RECORD EXTRACTS -
___
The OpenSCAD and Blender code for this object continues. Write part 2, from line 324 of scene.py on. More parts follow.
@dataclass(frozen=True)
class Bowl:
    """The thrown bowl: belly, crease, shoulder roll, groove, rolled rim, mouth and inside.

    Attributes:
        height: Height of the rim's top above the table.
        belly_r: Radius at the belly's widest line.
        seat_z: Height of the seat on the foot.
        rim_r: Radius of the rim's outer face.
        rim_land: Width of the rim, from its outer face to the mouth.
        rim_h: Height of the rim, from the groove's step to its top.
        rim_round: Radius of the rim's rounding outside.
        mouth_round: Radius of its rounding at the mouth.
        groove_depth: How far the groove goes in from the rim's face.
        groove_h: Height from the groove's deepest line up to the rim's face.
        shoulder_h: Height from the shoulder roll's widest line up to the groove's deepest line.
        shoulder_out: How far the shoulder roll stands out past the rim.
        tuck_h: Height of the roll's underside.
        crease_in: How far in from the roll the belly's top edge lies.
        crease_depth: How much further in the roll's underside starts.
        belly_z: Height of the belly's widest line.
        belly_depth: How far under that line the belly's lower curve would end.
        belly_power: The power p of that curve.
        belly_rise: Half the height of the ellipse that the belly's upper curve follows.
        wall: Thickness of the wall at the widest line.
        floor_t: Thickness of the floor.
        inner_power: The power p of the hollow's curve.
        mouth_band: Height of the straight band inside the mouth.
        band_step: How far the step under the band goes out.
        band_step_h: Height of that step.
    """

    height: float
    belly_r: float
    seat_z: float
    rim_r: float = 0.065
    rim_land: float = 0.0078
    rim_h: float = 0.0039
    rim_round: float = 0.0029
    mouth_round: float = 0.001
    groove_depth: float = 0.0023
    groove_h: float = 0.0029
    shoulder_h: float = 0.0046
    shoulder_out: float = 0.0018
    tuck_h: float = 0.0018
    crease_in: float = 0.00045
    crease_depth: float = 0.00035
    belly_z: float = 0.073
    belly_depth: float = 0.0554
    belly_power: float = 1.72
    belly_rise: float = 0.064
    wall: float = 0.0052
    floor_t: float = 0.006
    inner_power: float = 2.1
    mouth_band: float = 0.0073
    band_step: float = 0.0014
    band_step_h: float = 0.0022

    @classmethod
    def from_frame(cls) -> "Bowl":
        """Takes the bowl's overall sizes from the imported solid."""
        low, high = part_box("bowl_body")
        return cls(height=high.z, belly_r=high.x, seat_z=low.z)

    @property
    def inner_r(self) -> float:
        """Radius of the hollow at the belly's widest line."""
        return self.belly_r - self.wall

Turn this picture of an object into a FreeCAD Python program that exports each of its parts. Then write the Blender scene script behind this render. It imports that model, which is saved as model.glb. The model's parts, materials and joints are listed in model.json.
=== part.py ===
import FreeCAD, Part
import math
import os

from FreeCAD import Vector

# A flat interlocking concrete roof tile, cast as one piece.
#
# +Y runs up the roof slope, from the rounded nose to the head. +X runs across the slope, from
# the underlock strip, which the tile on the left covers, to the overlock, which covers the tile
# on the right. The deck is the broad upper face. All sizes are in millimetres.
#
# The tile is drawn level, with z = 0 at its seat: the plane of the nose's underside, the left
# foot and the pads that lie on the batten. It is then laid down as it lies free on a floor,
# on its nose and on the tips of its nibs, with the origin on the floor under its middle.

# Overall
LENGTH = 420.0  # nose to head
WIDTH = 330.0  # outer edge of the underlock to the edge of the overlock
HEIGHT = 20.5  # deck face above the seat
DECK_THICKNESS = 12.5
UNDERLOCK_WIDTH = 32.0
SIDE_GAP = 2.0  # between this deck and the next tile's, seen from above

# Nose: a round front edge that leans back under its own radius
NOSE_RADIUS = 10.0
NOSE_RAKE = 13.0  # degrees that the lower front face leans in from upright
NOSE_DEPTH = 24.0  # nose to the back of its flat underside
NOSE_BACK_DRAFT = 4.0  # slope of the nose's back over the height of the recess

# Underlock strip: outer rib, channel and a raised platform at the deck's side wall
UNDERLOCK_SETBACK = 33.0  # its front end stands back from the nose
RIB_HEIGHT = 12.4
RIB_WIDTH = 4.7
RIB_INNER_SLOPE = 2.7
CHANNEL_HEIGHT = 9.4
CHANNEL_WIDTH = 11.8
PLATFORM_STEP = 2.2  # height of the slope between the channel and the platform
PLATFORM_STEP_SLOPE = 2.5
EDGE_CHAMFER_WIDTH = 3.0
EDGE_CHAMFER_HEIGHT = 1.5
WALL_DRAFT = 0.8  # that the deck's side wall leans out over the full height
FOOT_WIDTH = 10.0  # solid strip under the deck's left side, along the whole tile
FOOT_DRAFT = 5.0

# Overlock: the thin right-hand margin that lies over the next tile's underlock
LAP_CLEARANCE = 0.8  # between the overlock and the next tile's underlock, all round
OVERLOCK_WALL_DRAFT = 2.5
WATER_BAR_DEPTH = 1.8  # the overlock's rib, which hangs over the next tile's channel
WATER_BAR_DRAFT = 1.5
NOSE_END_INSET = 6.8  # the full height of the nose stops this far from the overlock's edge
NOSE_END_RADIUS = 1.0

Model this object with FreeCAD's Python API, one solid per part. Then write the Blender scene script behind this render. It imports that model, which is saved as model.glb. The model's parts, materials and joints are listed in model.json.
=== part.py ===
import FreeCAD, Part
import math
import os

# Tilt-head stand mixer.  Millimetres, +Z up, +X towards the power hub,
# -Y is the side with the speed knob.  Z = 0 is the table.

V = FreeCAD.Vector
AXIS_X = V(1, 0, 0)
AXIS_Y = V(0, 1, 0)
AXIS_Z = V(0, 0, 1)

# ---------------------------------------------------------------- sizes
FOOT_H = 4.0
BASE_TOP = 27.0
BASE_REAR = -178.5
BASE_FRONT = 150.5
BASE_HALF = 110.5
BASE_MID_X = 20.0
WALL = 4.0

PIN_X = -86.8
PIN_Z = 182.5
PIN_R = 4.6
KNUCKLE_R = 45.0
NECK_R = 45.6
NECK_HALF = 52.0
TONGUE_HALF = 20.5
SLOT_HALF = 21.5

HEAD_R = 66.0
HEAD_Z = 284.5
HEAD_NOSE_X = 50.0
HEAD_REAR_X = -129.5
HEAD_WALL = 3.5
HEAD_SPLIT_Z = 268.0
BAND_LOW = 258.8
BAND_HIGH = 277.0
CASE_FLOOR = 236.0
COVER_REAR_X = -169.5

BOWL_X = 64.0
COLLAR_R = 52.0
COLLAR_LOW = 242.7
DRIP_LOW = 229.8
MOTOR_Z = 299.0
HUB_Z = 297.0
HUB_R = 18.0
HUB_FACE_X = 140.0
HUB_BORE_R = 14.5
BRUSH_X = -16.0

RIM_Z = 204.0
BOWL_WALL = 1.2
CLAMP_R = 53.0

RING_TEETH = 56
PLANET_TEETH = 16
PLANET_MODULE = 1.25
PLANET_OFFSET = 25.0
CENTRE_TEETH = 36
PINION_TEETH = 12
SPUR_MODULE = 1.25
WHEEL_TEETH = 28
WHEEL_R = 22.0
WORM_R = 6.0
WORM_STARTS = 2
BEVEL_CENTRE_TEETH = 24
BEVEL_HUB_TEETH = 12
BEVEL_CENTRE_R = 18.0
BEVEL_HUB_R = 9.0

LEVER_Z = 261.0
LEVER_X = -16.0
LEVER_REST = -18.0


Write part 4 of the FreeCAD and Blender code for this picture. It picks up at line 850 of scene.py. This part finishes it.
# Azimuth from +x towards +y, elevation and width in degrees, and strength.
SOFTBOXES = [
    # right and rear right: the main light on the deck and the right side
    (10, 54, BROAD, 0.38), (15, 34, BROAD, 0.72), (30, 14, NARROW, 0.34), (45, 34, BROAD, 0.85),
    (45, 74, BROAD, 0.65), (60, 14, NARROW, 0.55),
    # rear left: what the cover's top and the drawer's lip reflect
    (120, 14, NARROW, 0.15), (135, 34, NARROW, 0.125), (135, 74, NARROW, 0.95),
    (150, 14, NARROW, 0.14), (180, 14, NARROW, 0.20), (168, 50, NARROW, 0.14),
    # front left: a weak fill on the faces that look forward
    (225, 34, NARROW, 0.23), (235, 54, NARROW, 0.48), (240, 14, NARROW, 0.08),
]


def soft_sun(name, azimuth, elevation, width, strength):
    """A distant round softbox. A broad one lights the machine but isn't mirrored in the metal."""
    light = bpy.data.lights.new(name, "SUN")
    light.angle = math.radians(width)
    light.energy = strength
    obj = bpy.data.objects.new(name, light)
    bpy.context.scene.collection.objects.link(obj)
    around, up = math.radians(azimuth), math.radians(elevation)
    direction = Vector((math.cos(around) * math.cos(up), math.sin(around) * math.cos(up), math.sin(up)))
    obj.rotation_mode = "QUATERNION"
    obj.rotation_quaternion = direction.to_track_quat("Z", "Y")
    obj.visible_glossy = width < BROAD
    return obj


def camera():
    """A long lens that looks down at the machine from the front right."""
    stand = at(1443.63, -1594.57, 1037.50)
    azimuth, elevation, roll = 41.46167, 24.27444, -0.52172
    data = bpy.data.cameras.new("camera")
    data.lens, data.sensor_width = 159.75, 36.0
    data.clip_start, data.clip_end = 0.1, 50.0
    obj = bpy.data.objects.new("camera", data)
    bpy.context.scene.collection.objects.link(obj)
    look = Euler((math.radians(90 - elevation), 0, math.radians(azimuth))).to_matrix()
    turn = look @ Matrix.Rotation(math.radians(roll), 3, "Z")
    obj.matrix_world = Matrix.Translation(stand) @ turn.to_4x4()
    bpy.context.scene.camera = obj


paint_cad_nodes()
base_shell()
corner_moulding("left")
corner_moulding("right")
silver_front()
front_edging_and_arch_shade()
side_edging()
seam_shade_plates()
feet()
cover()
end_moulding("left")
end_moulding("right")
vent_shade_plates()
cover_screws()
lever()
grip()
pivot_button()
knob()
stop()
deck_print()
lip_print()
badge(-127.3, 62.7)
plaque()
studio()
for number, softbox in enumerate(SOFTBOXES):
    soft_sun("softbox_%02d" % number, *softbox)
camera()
___
SHORT TASK - Restate the first line and every line after it, word for word, stopping once the line with "mouth and inside." is done.

FINISHED EXERCISE -
The OpenSCAD and Blender code for this object continues. Write part 2, from line 324 of scene.py on. More parts follow.
@dataclass(frozen=True)
class Bowl:
    """The thrown bowl: belly, crease, shoulder roll, groove, rolled rim, mouth and inside.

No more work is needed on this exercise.